PowerInfer icon indicating copy to clipboard operation
PowerInfer copied to clipboard

How to OPT model with PowerInfer?

Open wuooo339 opened this issue 11 months ago • 7 comments

Prerequisites

Before submitting your question, please ensure the following:

  • [x] I am running the latest version of PowerInfer. Development is rapid, and as of now, there are no tagged versions.
  • [x] I have carefully read and followed the instructions in the README.md.
  • [x] I searched using keywords relevant to my issue to make sure that I am creating a new issue that is not already open (or closed).

Question Details

I have read your article of PowerInfer and I have seen you use OPT-30B to compare with llama.cpp.But I can not read any information about OPT in this READMD?

Additional Context

I want to test OPT model using PowerInfer.So I might need your help? I am from Harbin Institude of Technology studying HPC(high performance computing).And I am trying different offloading strategies recently.

wuooo339 avatar Dec 24 '24 09:12 wuooo339

Due to limited bandwidth, this part of the model support hasn't been merged to main branch yet. We plan to release this part recently, and we will release the OPT related code as soon as possible. Stay tuned.

jeremyyx avatar Dec 24 '24 10:12 jeremyyx

Due to limited bandwidth, this part of the model support hasn't been merged to main branch yet. We plan to release this part recently, and we will release the OPT related code as soon as possible. Stay tuned.

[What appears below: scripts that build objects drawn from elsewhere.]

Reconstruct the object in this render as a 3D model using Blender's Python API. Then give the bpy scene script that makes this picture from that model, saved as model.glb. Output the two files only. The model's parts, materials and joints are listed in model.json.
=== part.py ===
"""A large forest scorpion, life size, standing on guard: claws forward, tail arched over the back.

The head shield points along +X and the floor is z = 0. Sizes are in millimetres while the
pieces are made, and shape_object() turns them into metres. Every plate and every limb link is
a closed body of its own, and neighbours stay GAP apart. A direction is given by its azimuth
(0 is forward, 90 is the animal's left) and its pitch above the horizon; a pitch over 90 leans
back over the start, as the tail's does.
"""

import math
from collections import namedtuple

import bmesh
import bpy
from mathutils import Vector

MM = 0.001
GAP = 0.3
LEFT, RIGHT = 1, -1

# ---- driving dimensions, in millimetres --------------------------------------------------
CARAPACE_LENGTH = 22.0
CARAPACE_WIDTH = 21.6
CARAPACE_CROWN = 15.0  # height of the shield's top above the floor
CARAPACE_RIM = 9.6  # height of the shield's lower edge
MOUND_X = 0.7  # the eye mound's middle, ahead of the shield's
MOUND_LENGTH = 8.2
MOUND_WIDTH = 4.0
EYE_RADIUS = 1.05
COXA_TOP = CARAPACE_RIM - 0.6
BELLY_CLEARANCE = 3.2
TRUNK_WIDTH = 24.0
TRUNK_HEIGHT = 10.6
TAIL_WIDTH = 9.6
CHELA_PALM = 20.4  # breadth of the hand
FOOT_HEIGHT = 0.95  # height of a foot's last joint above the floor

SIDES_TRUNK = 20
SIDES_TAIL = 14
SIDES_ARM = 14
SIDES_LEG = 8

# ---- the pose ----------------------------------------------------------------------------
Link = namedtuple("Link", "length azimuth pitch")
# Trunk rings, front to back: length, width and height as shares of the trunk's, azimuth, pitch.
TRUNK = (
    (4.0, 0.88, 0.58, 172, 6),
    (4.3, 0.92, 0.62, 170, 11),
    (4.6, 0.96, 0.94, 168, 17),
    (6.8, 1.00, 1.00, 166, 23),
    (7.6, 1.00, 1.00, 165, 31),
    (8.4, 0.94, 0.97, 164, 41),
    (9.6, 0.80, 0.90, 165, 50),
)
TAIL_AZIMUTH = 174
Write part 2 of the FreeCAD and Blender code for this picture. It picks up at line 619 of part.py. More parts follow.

Hi, I want to know when the OPT model and its related code are expected to be released?

Ryuukinn55 avatar Jan 07 '25 13:01 Ryuukinn55

Due to limited bandwidth, this part of the model support hasn't been merged to main branch yet. We plan to release this part recently, and we will release the OPT related code as soon as possible. Stay tuned. @YixinSong-e Now I have seen the code for OPT models but how to get the predictor of OPT and convert it to use PowerInfer?

wuooo339 avatar Feb 24 '25 02:02 wuooo339

Due to limited bandwidth, this part of the model support hasn't been merged to main branch yet. We plan to release this part recently, and we will release the OPT related code as soon as possible. Stay tuned. @YixinSong-e Now I have seen the code for OPT models but how to get the predictor of OPT and convert it to use PowerInfer?

@wuooo339 @Ryuukinn55 Hi everyone! Our code for the OPT model has been officially released. Our predictor is now available on HuggingFace: https://huggingface.co/PowerInfer/OPT-7B-predictor. For other model sizes, such as 13B or larger, we will release the predictors soon, within the next few days.

You can convert the model from the original version at https://huggingface.co/facebook/opt-6.7b using the convert.py script. First, download the model, and then run the following command:

python convert.py --outfile /PATH/TO/POWERINFER/GGUF/REPO/MODELNAME.powerinfer.gguf /PATH/TO/ORIGINAL/MODEL /PATH/TO/PREDICTOR

For any other questions, please feel free to ask!

AliceRayLu avatar Feb 24 '25 05:02 AliceRayLu

@YixinSong-e I found this problem when running opt-6b7 in 4080S GPU.And the command is ./build/bin/main -m /share-data/wzk-1/model/powerinfer/opt-6.7b.powerinfer.gguf -n 32 -t 8 -p "Paris is the capital city of" --vram-budget 6.9 which opt-6.7b.powerinfer.gguf is convert from https://huggingface.co/PowerInfer/OPT-7B-predictor and https://huggingface.co/facebook/opt-6.7b.

llm_load_gpu_split_with_budget: error: activation files under '/share-data/wzk-1/model/powerinfer/activation' not found llm_load_gpu_split: error: failed to generate gpu split, an empty one will be used offload_ffn_split: applying augmentation to model - please wait ...

wuooo339 avatar Mar 14 '25 09:03 wuooo339

@YixinSong-e I found this problem when running opt-6b7 in 4080S GPU.And the command is ./build/bin/main -m /share-data/wzk-1/model/powerinfer/opt-6.7b.powerinfer.gguf -n 32 -t 8 -p "Paris is the capital city of" --vram-budget 6.9 which opt-6.7b.powerinfer.gguf is convert from https://huggingface.co/PowerInfer/OPT-7B-predictor and https://huggingface.co/facebook/opt-6.7b.

llm_load_gpu_split_with_budget: error: activation files under '/share-data/wzk-1/model/powerinfer/activation' not found llm_load_gpu_split: error: failed to generate gpu split, an empty one will be used offload_ffn_split: applying augmentation to model - please wait ...

sorry ,I found the activation in the predictor file.And the model after convertion should be put in the same file.

wuooo339 avatar Mar 14 '25 11:03 wuooo339

Hello, I have a few questions.

In the convert.py file, at line 1215, I noticed that if the model_type is not Llama or Bamboo, a message saying "Trying with 'convert-hf-to-powerinfer-gguf.py'" is printed. (And in fact, the class for the OPT model is defined in the convert-hf-to-powerinfer-gguf.py file.)

Given this, I’m wondering—although the example script specifies using convert.py for running the OPT model, shouldn’t we actually be using convert-hf-to-powerinfer-gguf.py instead?

Additionally, separate from that, I’d also like to ask: what is the difference between convert.py and convert-hf-to-powerinfer-gguf.py?

jieon814 avatar Jul 23 '25 08:07 jieon814